■ AIM OF THE EXERCISE: Using the data below, return the stretch from the line that contains "Reconstruct the object" through the line that contains "tongue_r = 0.6; // [0.2:0.05:1]", both included, exactly as it stands and nothing beyond it.

■ AVAILABLE DATA:
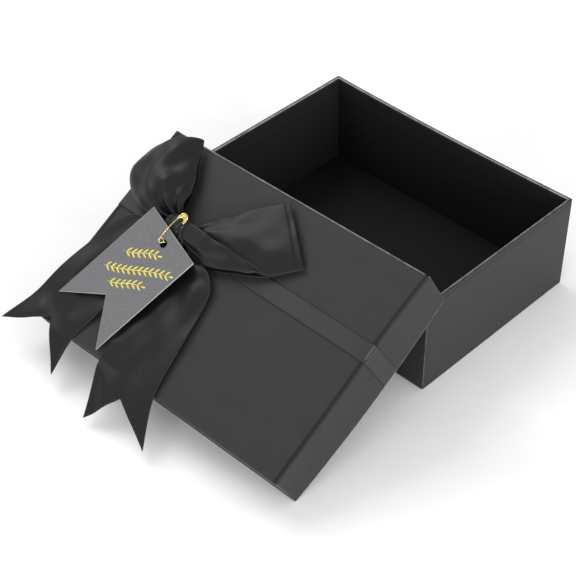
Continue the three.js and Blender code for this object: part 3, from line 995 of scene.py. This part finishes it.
def left_tail(notch):
    """The left tail runs down the lid's left end and hangs over its front."""
    return tail_points(
        [(-15, 12, 6.5), (-34, 12, 6), (-45, -2, 5.8), (-51, -20, 5.2), (-57, -42, 4.2),
         (-62, LID_FRONT + 8, 3), (-70, TAIL_TIP + 15.5, 1.2)],
        [(-3, 6, 4.5), (-5, -14, 3.5), (-9, -36, 1.8), (-13, -52, 1.2), (-18, LID_FRONT, 1.0),
         (-17, TAIL_TIP + 5, -3)],
        notch,
        [(0.3, 0.25, 0.7, 1.0, 0.12), (0.48, 0.42, 0.6, -0.6, 0.10), (0.66, 0.6, 0.5, 0.8, 0.12)],
        seed=3,
    )


def right_tail(notch):
    """The right tail runs straight down the lid and hangs over its front, with a shallower notch."""
    return tail_points(
        [(0, 6, 4.5), (3, -16, 3.6), (5, -37, 1.8), (7, -57, 1.2), (8, LID_FRONT - 3, 0.8),
         (20, TAIL_TIP - 4, -4)],
        [(15, 8, 4.5), (30, 7, 4.6), (42, -1, 4.6), (46.5, -18, 4.0), (50, -40, 3.0),
         (55, LID_FRONT, 1.8), (68, TAIL_TIP + 1, -4)],
        0.6 * notch,
        [(0.35, 0.4, 0.6, 0.8, 0.12), (0.55, 0.6, 0.6, -0.6, 0.10), (0.78, 0.8, 0.6, 1.4, 0.10)],
        seed=8,
    )


class GIFTBOX_OT_tails(bpy.types.Operator):
    """Make the bow's two tails"""

    bl_idname = "giftbox.tails"
    bl_label = "Bow tails"

    def execute(self, context):
        ribbon = context.scene.gift_box_ribbon
        width, notch = ribbon.width / MM, ribbon.notch / MM
        material = bow_satin("tail", width)
        for side, points in (("left", left_tail(notch)), ("right", right_tail(notch))):
            piece = ribbon_piece(f"bow_{side}_tail_ribbon", below_card(points), material, width, TAIL_LENGTH)
            lay_cloth(piece, "laid", (ribbon.width, TAIL_LENGTH * MM), "bow_satin", f"bow_tail_{side}")
        return {"FINISHED"}


def knot_points(rows=96, columns=96):
    """The strip wrapped round the bow's middle. With α round it in the plane of y and z, and β from
    one end of the knot to the other, y = cos α and z = sin α on a flattened oval that closes at both
    ends by (1 − β^6)^0.4. Creases run round it where the ribbon is gathered, its crown follows the
    tag's slope, and a bell lifts the stitch that the needle picks up."""
    low, high = KNOT_LOW - (KNOT_MIDDLE[0], 0, 0), KNOT_HIGH - (KNOT_MIDDLE[0], 0, 0)
    centre, half = (low + high) / 2, (high - low) / 2
    turn = full_turn(columns)
    end = np.sin(np.linspace(-np.pi / 2, np.pi / 2, rows))[:, None]
    closing = (1 - end**6 + 1e-4) ** 0.4
    creases = 0.45 * np.sin(11 * end + 0.8) + 0.25 * np.sin(23 * end + 2.0)
    flat = squared(np.sin(turn), 0.7)
    points = np.empty((rows, columns, 3))
    points[..., 0] = centre[0] + half[0] * end
    points[..., 1] = centre[1] + (half[1] - 0.6 + 0.5 * creases) * np.cos(turn) * closing
    slope = (points[..., 1] - centre[1]) * CARD_SLOPE
    ceiling = CARD_IN_BOW[2] + (centre[1] - CARD_IN_BOW[1]) * CARD_SLOPE - 1.3
    floor = low[2] + 0.4
    points[..., 2] = (floor + ceiling) / 2 + ((ceiling - floor) / 2 + creases) * flat * closing
    points[..., 2] += slope * (flat > 0) * flat
    stitch = hump((points[..., 0] - STITCH[0]) / 2.6) * hump((points[..., 1] - STITCH[1]) / 1.8)
    points[..., 2] += 1.3 * stitch * (flat > 0.2)
    return points


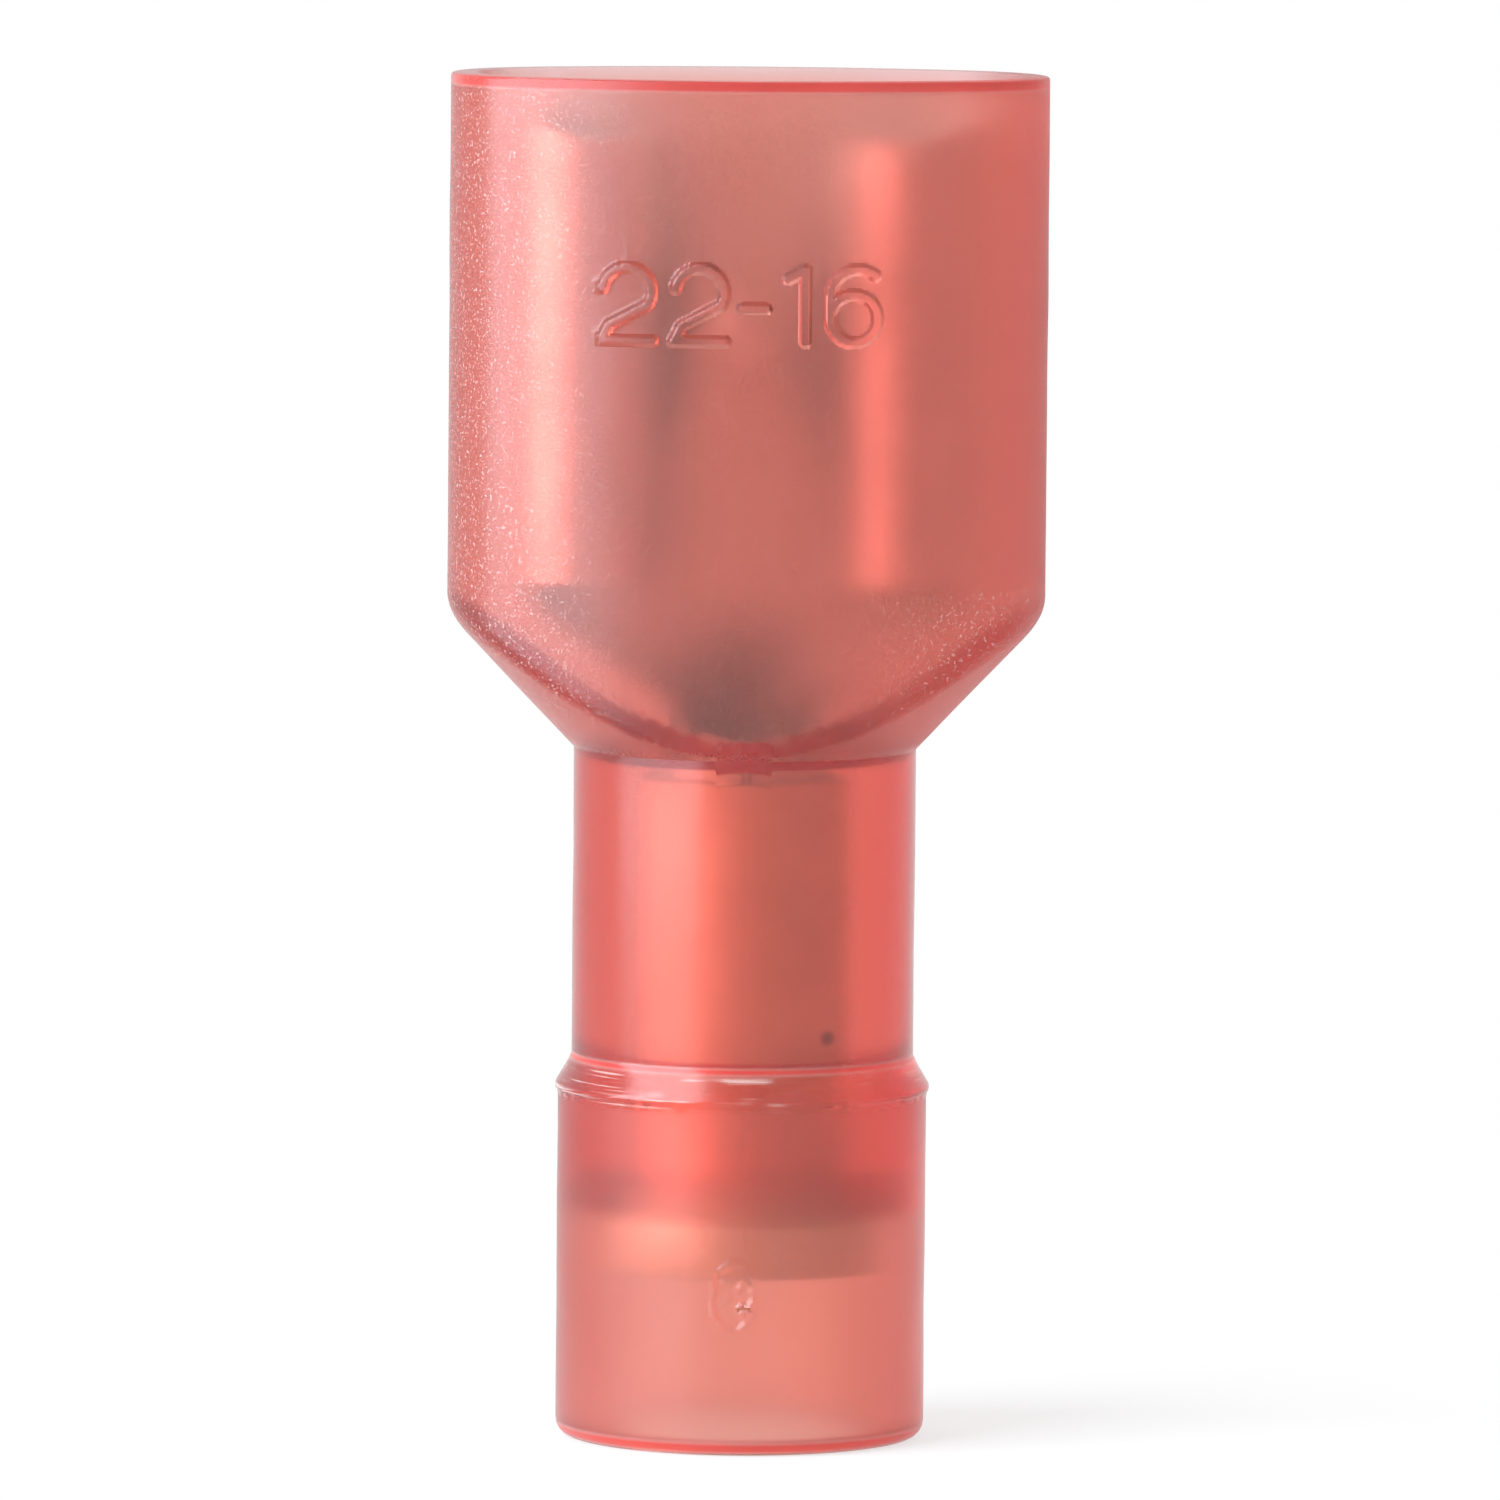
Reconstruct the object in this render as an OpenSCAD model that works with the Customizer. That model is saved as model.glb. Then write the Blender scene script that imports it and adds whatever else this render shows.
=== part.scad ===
// Fully insulated female spade terminal for a 6.35 x 0.81 mm tab.
// A stamped and rolled metal terminal sits in a moulded nylon housing, and a
// metal sleeve round its wire barrel gives the second crimp, on the wire's
// insulation. +Z runs from the wire entry to the mouth, the rolled edges face
// -Y, and the origin is the centre of the wire-entry end. Millimetres.

/* [Tab] */
// Width of the mating tab
tab_w = 6.35; // [5.6:0.05:6.6]
// Thickness of the mating tab
tab_t = 0.81; // [0.6:0.01:1]
// Clearance at each edge of the tab
tab_edge_gap = 0.1; // [0.05:0.01:0.2]
// Clearance at each face of the tab
tab_face_gap = 0.015; // [0.01:0.005:0.05]

/* [Terminal] */
// Thickness of the sheet metal
stock = 0.4; // [0.32:0.02:0.44]
// Outer radius of the rolled edges
curl_r = 1.15; // [1:0.05:1.25]
// Inner radius of the bend between floor and side wall
bend_r = 0.15; // [0.1:0.01:0.2]
// How deep the floor's front edge lies inside the mouth
mouth_depth = 0.4; // [0.2:0.05:1]
// How far the floor stands out past the rolled edges
tongue_l = 0.25; // [0.1:0.05:0.35]
// How far the lead-in slope of the rolled edges runs back
lead_in = 0.35; // [0.1:0.05:0.8]
// Radius of the floor's front corners
tongue_r = 0.6; // [0.2:0.05:1]
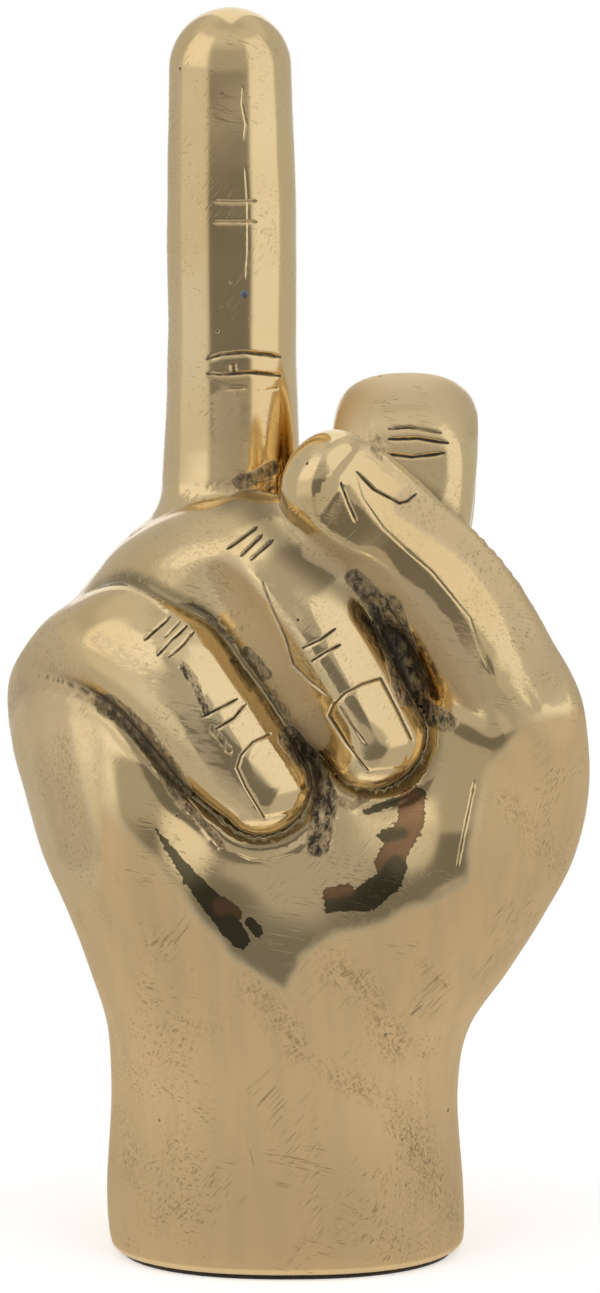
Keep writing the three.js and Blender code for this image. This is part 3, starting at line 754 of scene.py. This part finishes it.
def labels_of(parts):
    """The number of the piece that each point lies nearest to."""
    return np.stack([parts[name] for name in PIECES]).argmin(0)


RIM_CUT = 1.4  # height at which the sculpted skin ends and the rounded rim starts
SPLIT_OVER = 1.35  # how many times the wanted length an edge may have before it is split


def sculpt():
    """The finished skin of the hand: vertices, triangles, normals, labels and the values that the materials read."""
    vertices, triangles = grid_skin()
    vertices = settle(vertices, 2)
    for _ in range(2):
        vertices = settle(relaxed(vertices, triangles), 1)
    for _ in range(5):
        edges, sides = edges_of(triangles)
        middles = vertices[edges].mean(1)
        lengths = np.linalg.norm(vertices[edges[:, 0]] - vertices[edges[:, 1]], axis=1)
        normals = normals_of(vertices, triangles)[edges].mean(1)
        labels = labels_of(distances(vertices))[edges[:, 0]]
        chosen = lengths > wanted_size(middles, labels, facing_of(middles, normals)) * SPLIT_OVER
        if not chosen.any():
            break
        vertices, triangles = split(vertices, triangles, edges, sides, chosen, settle(middles[chosen], 2))
        vertices = settle(relaxed(vertices, triangles, 0.3), 1)
    edges, sides = edges_of(triangles)
    starts, ends = vertices[edges[:, 0]], vertices[edges[:, 1]]
    crossing = (starts[:, 2] > RIM_CUT) != (ends[:, 2] > RIM_CUT)
    share = (RIM_CUT - starts[:, 2]) / np.where(crossing, ends[:, 2] - starts[:, 2], 1)
    cuts = starts + share[:, None] * (ends - starts)
    vertices, triangles = split(vertices, triangles, edges, sides, crossing, cuts[crossing])
    triangles = triangles[vertices[triangles].mean(1)[:, 2] > RIM_CUT]
    used, triangles = np.unique(triangles, return_inverse=True)
    vertices, triangles = vertices[used], triangles.reshape(-1, 3)

    parts = distances(vertices)
    labels = labels_of(parts)
    normals = unit(slope(vertices)[1])
    facing = facing_of(vertices, normals)
    raised, normals = displace(vertices, normals, labels, facing)
    return raised, triangles, normals, labels, surface_values(vertices, parts, labels, facing)


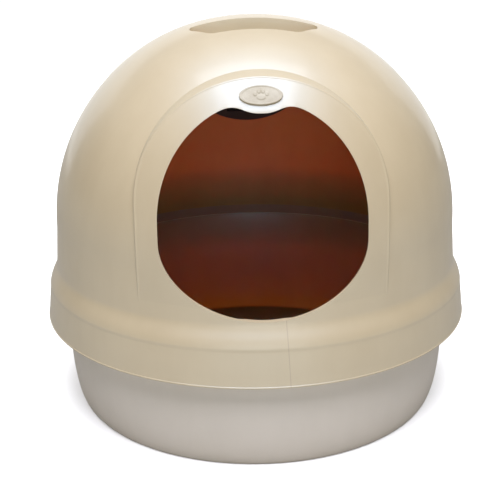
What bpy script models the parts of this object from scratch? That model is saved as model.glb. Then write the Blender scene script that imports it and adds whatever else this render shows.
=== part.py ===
"""Cat litter box with a domed hood: pan, lift-off hood, badge, and a hinged filter cover with its pad.

Blender 4.5, metres, +Z up, the entry faces -Y and the pan stands on Z = 0.
"""

from math import cos, exp, pi, radians, sin, sqrt

import bmesh
import bpy
from mathutils import Matrix, Vector

# ---------------------------------------------------------------- driving dimensions (metres)

# Walls and fits
WALL = 0.003               # moulded wall of the pan and the hood
FIT = 0.0003               # gap left between pieces that touch
RIM_CLEARANCE = 0.0008     # pan rim to the inside of the hood's skirt

# Pan
PAN_HEIGHT = 0.162         # floor to the top of the pan's rim, where the hood sits
PAN_CORNER_HEIGHT = 0.0925 # height of the rounded edge between base and wall
PAN_CORNER_REACH = 0.0155  # how far that rounded edge comes in
PAN_FLARE = 0.0070         # the wall leans out by this much up to the rim
PAN_LIP_DROP = 0.012       # height of the rim's turned-down lip
PAN_LIP_WALL = 0.0026      # thickness of that lip

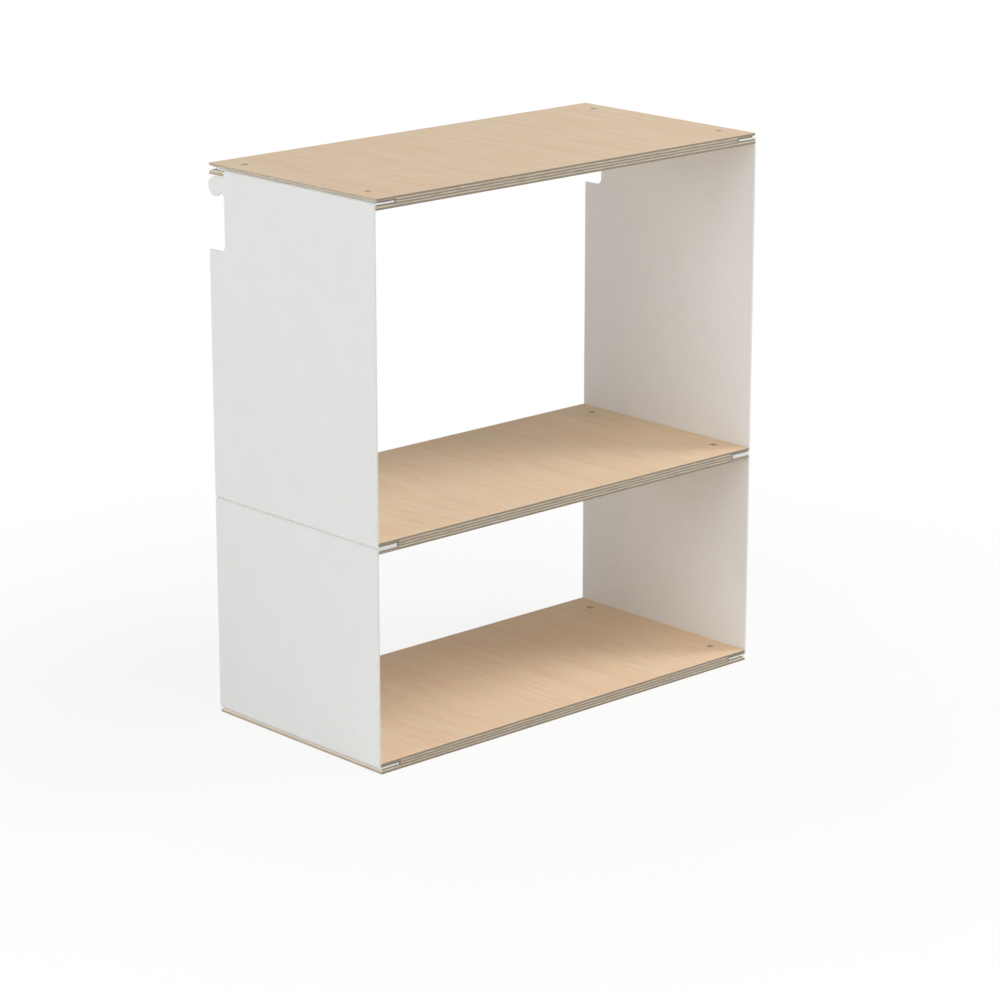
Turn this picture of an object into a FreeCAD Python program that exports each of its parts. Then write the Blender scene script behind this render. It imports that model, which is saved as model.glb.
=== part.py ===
import FreeCAD, Part
import math
import os

# Bookcase of two open compartments: three plywood shelves joined by bent steel sides.
# The end of each shelf has a slot along its whole depth. The flange of a steel side is pushed
# into it and held by two countersunk screws, sunk in the shelf's top face.
# The upper sides have a hook in their rear edge, so that the bookcase hangs on a rail and slides.
#
# Millimetres. X is the width (left is -X), Y the depth (the rear is +Y), Z is up.
# The origin is in the middle of the footprint, on the surface that the bookcase stands on.

# ---- bookcase ----
overall_width = 545.0         # over the outer faces of the steel sides
overall_height = 600.0
shelf_depth = 264.0
middle_shelf_top = 248.0      # height of the middle shelf's upper face

# ---- plywood shelves ----
board_thickness = 12.0
edge_round = 0.5              # sanded edges
flange_depth = 4.7            # from a shelf's upper face down to the flanges in its slot
slot_clearance = 0.3          # height of a slot beyond the flanges in it
slot_end_gap = 1.5            # length of a slot beyond the end of its flange
mouth_bevel_in = 3.0          # front and rear rims of a slot: bevelled this far into the board,
mouth_bevel_up = 2.2          # this far above and below the slot
mouth_bevel_end = 1.5         # and this far past its inner end
end_bevel_in = 3.5            # end rim of a slot, on the outer side of the steel's bend
end_bevel_up = 2.4
bend_relief_margin = 0.2      # end rim on the inner side of the bend: its radius and this, each way

# ---- steel sides ----
sheet_thickness = 2.0
bend_inner_radius = 1.2
flange_reach = 27.0           # from the side's outer face to the flange's free edge
flange_corner_radius = 1.0
sheet_setback = 1.0           # from the shelf's front and rear edges to the steel

# ---- hook in the rear edge of the upper sides ----
hook_top_gap = 0.6            # under the top shelf
hook_nose_radius = 10.4
hook_nose_setback = 0.2       # from the steel's rear edge to the tip of the nose
recess_depth = 25.6           # from the steel's rear edge
recess_roof_drop = 17.3       # from the hook's top to the recess's roof
recess_height = 60.7
recess_roof_radius = 4.0
recess_floor_radius = 7.5
notch_into_flange = 3.0       # above the hook, from the wall's inner face into the flange
flange_rear_cut = 9.0         # from the steel's rear edge to the end of the top flange

# ---- screws: countersunk, with a hexagon socket ----
screw_diameter = 4.0
screw_length = 8.0
screw_head_diameter = 7.5
screw_head_rim = 0.3          # upright edge round the head, above its cone
screw_head_sink = 0.6         # from the shelf's face down to the head
screw_tip_chamfer = 0.5
socket_across_flats = 2.5
socket_depth = 1.4
screw_from_flange_edge = 5.0
screw_from_shelf_edge = 35.0
bore_clearance = 0.4          # on the diameter, where a screw passes wood or steel
head_clearance = 0.3          # on the diameter, round the head's rim
thread_clearance = 0.1        # on the diameter, where a screw is tapped into steel
bore_bottom_gap = 0.5         # under the screw's tip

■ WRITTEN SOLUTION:
Reconstruct the object in this render as an OpenSCAD model that works with the Customizer. That model is saved as model.glb. Then write the Blender scene script that imports it and adds whatever else this render shows.
=== part.scad ===
// Fully insulated female spade terminal for a 6.35 x 0.81 mm tab.
// A stamped and rolled metal terminal sits in a moulded nylon housing, and a
// metal sleeve round its wire barrel gives the second crimp, on the wire's
// insulation. +Z runs from the wire entry to the mouth, the rolled edges face
// -Y, and the origin is the centre of the wire-entry end. Millimetres.

/* [Tab] */
// Width of the mating tab
tab_w = 6.35; // [5.6:0.05:6.6]
// Thickness of the mating tab
tab_t = 0.81; // [0.6:0.01:1]
// Clearance at each edge of the tab
tab_edge_gap = 0.1; // [0.05:0.01:0.2]
// Clearance at each face of the tab
tab_face_gap = 0.015; // [0.01:0.005:0.05]

/* [Terminal] */
// Thickness of the sheet metal
stock = 0.4; // [0.32:0.02:0.44]
// Outer radius of the rolled edges
curl_r = 1.15; // [1:0.05:1.25]
// Inner radius of the bend between floor and side wall
bend_r = 0.15; // [0.1:0.01:0.2]
// How deep the floor's front edge lies inside the mouth
mouth_depth = 0.4; // [0.2:0.05:1]
// How far the floor stands out past the rolled edges
tongue_l = 0.25; // [0.1:0.05:0.35]
// How far the lead-in slope of the rolled edges runs back
lead_in = 0.35; // [0.1:0.05:0.8]
// Radius of the floor's front corners
tongue_r = 0.6; // [0.2:0.05:1]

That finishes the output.